> Set task: Repeat only the lines from the one containing "outer_front();" through the one containing "zip(*points))), Vector(map(max, zip(*points)))", exactly as written, both ends included.

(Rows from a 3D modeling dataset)
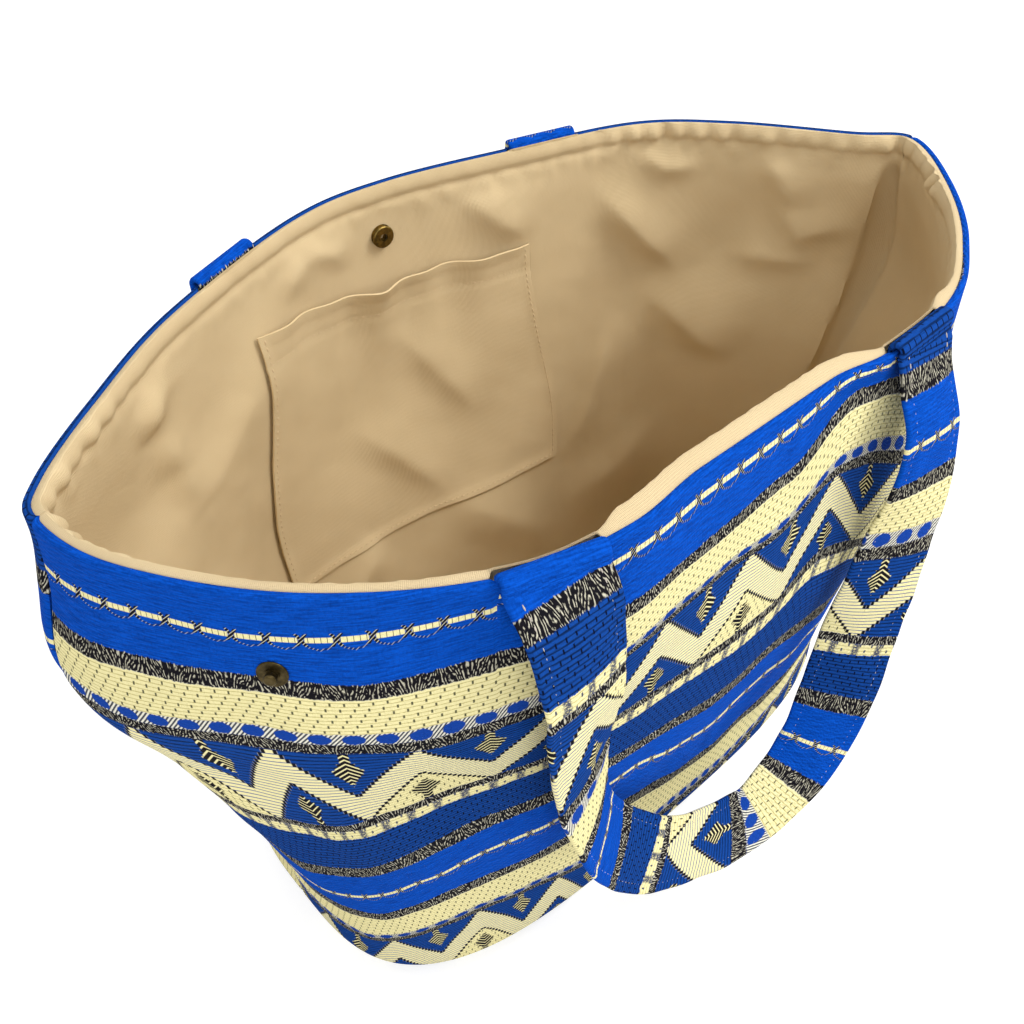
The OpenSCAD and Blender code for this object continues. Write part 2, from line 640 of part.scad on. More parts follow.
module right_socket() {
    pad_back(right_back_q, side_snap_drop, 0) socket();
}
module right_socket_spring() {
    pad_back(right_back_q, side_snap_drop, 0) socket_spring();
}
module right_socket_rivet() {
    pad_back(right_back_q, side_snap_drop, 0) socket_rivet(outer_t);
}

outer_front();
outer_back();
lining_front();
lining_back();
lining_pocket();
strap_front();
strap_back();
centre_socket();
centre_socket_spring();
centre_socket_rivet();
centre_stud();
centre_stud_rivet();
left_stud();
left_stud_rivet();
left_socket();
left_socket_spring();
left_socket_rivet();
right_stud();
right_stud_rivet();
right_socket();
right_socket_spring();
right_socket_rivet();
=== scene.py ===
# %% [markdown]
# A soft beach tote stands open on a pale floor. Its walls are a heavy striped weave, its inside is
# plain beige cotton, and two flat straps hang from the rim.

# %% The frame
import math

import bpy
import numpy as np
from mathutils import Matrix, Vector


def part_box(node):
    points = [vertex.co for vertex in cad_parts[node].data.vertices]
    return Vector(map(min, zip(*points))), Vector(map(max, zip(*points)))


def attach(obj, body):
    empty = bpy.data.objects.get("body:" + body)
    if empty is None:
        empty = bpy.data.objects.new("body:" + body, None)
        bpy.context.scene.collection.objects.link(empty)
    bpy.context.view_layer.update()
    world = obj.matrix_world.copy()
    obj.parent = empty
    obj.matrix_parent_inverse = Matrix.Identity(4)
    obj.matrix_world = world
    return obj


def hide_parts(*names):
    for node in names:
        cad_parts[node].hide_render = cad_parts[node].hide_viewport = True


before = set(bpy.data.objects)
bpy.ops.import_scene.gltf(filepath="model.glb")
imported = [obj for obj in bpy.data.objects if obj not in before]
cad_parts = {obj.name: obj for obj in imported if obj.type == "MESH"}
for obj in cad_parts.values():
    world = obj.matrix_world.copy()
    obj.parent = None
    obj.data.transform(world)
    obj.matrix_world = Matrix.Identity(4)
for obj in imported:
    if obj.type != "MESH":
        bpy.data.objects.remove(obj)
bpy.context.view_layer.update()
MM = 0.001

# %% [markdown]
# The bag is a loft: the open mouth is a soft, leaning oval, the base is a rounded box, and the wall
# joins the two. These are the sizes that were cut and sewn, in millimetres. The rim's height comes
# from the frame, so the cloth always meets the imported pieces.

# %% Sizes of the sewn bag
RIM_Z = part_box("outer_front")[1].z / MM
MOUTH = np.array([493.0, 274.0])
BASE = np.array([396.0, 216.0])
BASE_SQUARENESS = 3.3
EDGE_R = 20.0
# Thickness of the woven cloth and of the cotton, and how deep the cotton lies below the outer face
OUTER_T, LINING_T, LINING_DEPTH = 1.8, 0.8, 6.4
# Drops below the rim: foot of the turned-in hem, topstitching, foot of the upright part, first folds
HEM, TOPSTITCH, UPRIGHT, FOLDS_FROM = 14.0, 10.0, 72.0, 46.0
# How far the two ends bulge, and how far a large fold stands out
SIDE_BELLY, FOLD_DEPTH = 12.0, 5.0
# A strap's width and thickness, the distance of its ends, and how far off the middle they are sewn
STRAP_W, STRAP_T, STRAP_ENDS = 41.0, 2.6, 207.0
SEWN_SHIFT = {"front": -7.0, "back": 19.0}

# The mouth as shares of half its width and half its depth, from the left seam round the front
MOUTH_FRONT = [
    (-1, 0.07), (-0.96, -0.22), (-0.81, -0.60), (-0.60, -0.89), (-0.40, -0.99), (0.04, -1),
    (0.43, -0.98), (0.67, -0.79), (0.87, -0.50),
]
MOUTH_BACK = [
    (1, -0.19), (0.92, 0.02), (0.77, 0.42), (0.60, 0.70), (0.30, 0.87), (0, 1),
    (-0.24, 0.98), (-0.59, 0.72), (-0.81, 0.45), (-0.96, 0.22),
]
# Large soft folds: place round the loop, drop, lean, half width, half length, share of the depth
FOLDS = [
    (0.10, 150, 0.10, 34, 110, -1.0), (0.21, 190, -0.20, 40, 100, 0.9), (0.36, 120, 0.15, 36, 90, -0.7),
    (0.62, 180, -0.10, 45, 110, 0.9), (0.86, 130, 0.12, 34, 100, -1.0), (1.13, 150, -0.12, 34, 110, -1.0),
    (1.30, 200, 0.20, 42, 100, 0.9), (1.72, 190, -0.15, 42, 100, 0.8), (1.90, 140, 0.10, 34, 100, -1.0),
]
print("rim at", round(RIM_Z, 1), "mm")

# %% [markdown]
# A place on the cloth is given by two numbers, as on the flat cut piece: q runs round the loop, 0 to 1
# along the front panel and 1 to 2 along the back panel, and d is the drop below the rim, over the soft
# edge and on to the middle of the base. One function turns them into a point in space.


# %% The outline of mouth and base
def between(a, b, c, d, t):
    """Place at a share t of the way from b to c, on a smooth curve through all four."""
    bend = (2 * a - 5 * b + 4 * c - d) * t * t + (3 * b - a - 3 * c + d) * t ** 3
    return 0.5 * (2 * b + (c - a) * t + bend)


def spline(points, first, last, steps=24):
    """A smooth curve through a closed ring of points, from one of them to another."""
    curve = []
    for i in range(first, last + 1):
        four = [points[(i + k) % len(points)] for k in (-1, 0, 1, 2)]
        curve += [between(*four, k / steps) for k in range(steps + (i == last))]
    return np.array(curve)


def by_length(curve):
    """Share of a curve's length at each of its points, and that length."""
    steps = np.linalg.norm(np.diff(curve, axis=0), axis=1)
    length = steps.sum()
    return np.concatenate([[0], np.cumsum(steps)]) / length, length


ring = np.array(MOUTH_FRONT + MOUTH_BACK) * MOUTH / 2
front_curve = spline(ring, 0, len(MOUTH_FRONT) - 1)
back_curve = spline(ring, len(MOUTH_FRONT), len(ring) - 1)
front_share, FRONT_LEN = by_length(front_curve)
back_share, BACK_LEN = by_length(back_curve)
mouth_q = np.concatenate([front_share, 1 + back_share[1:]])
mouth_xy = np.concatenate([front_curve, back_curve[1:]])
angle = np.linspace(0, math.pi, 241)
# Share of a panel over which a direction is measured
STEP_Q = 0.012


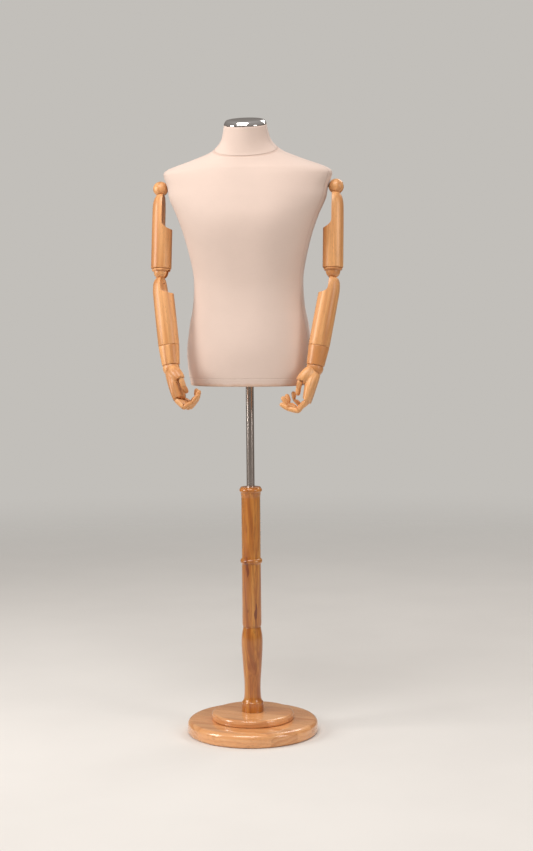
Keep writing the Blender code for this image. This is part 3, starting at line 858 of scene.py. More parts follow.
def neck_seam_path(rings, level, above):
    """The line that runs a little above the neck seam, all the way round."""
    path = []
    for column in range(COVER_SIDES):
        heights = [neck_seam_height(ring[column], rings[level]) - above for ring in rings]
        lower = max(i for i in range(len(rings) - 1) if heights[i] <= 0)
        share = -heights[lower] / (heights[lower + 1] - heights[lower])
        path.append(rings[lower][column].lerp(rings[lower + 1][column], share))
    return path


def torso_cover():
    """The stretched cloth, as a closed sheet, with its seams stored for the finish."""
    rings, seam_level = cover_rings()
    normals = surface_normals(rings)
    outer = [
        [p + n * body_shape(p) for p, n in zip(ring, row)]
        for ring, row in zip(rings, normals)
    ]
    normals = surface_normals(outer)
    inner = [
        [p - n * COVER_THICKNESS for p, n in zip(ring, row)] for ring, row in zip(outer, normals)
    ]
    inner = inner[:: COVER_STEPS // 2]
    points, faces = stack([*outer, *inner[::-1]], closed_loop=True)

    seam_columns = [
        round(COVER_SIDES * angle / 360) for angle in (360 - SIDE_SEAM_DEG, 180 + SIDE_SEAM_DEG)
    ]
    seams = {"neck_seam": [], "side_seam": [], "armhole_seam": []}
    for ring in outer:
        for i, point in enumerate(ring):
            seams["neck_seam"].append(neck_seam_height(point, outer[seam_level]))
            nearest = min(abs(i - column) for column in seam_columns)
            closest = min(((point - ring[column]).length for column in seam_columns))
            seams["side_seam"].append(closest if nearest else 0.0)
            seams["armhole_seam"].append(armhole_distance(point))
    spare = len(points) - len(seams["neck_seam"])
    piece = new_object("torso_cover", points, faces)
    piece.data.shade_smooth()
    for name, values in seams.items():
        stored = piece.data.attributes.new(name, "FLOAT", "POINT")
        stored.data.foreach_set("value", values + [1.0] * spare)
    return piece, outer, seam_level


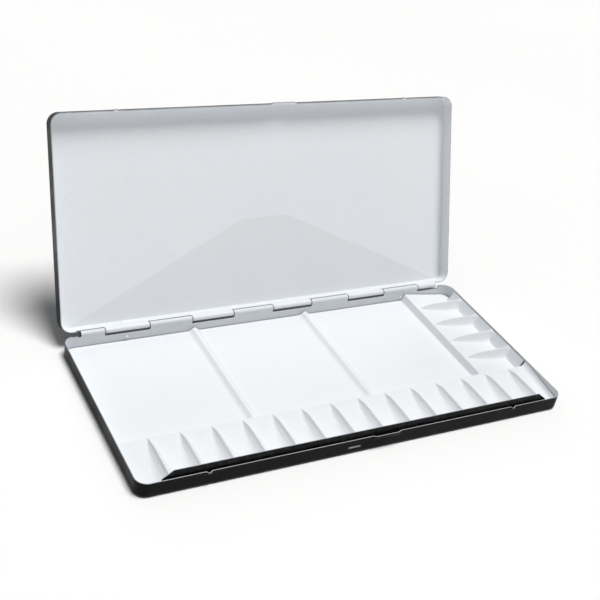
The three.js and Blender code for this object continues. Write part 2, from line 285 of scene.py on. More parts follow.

> Solution:
outer_front();
outer_back();
lining_front();
lining_back();
lining_pocket();
strap_front();
strap_back();
centre_socket();
centre_socket_spring();
centre_socket_rivet();
centre_stud();
centre_stud_rivet();
left_stud();
left_stud_rivet();
left_socket();
left_socket_spring();
left_socket_rivet();
right_stud();
right_stud_rivet();
right_socket();
right_socket_spring();
right_socket_rivet();
=== scene.py ===
# %% [markdown]
# A soft beach tote stands open on a pale floor. Its walls are a heavy striped weave, its inside is
# plain beige cotton, and two flat straps hang from the rim.

# %% The frame
import math

import bpy
import numpy as np
from mathutils import Matrix, Vector


def part_box(node):
    points = [vertex.co for vertex in cad_parts[node].data.vertices]
    return Vector(map(min, zip(*points))), Vector(map(max, zip(*points)))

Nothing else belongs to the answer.